Excel appears to store all strings that appear as cell values in a spreadsheet in a 'shared strings' document.
The exact filename is referenced in _rels/workbook.xml.rels, but always appears to be SharedStrings.xml in the top of the excel file.
Each string is wrapped in an <si></si>
tag.

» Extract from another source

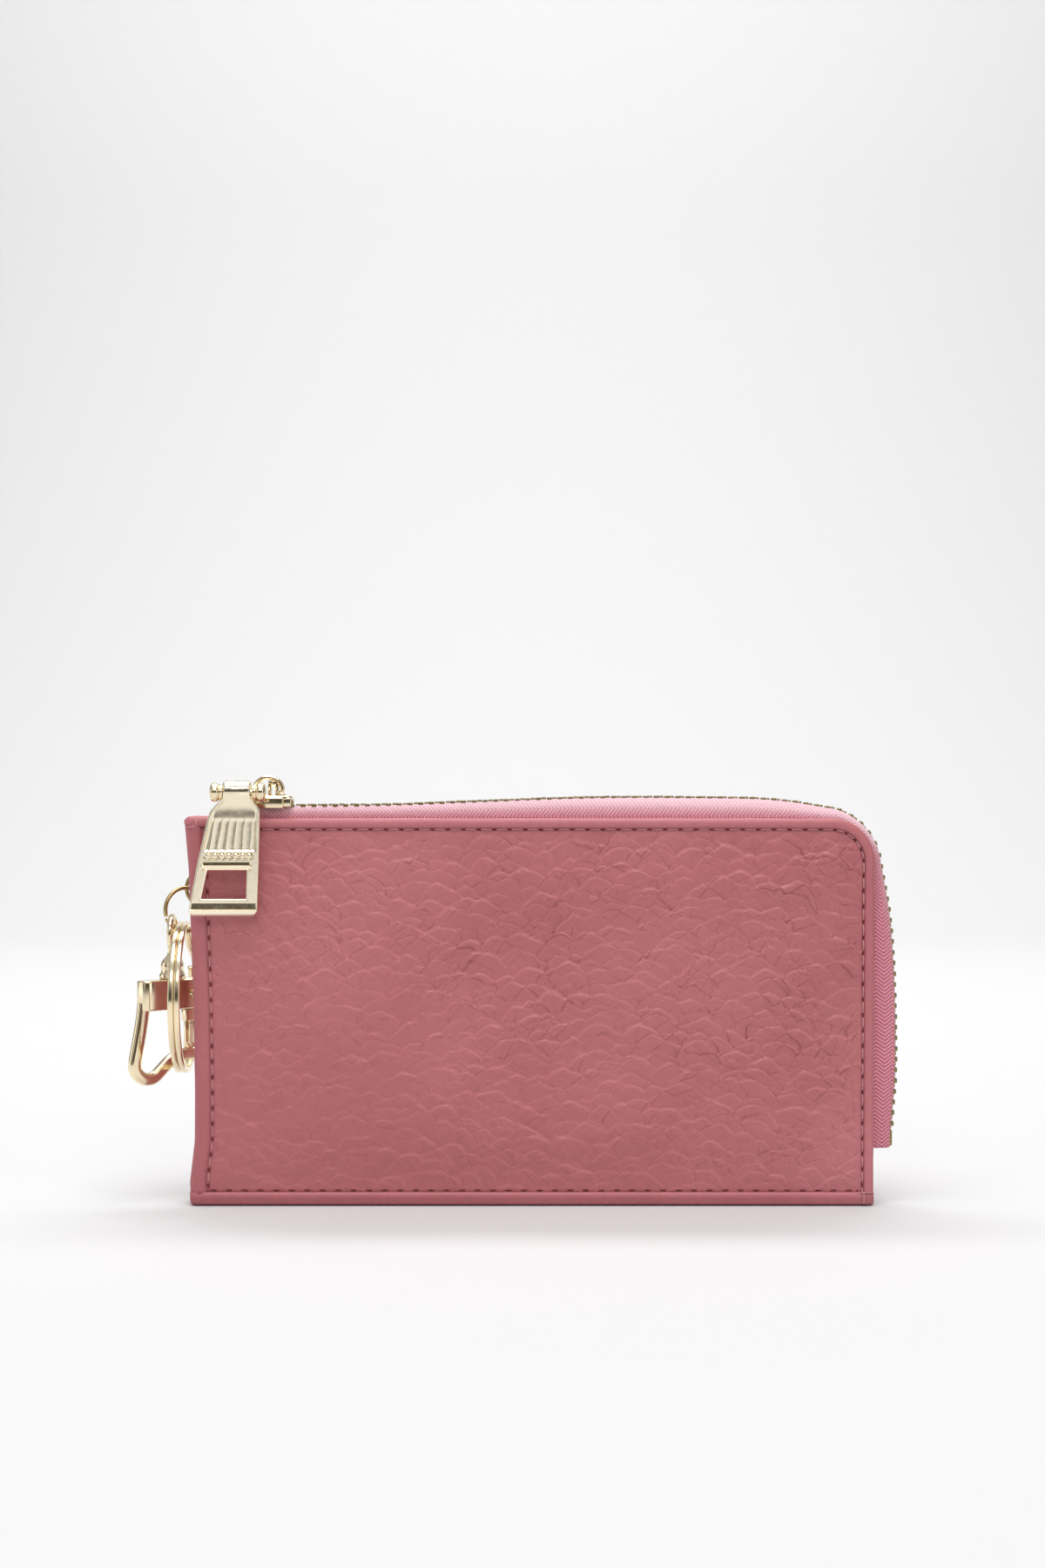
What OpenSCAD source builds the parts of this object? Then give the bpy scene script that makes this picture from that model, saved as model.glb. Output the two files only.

The string may contain formatting.
<?xml version="1.0"?>
<sst xmlns="http://schemas.openxmlformats.org/spreadsheetml/2006/main" count="2" uniqueCount="2">
<si>
<t>This a second shared string</t>
<phoneticPr fontId="3" type="noConversion"/>
</si>
<si>
<r>
<t>This is, h</t>
</r>
<r>
<rPr>
<b/>
<sz val="10"/>
<rFont val="Verdana"/>
</rPr>
<t>opefully, the first</t>
</r>
<r>
<rPr>
<sz val="10"/>
<rFont val="Verdana"/>
</rPr>
<t xml:space="preserve"> shared string</t>
</r>
<phoneticPr fontId="3" type="noConversion"/>
</si>
</sst>
When the type of a cell is 's' then the value of a cell will be an integer. That integer is the index of the shared string in this file, starting at zero.
The extract_shared_strings.rb
script converts the shared strings xml into a text file. Each string appears on a separate line. Formatting tags and newlines are removed.
Should we be preserving newlines in these strings?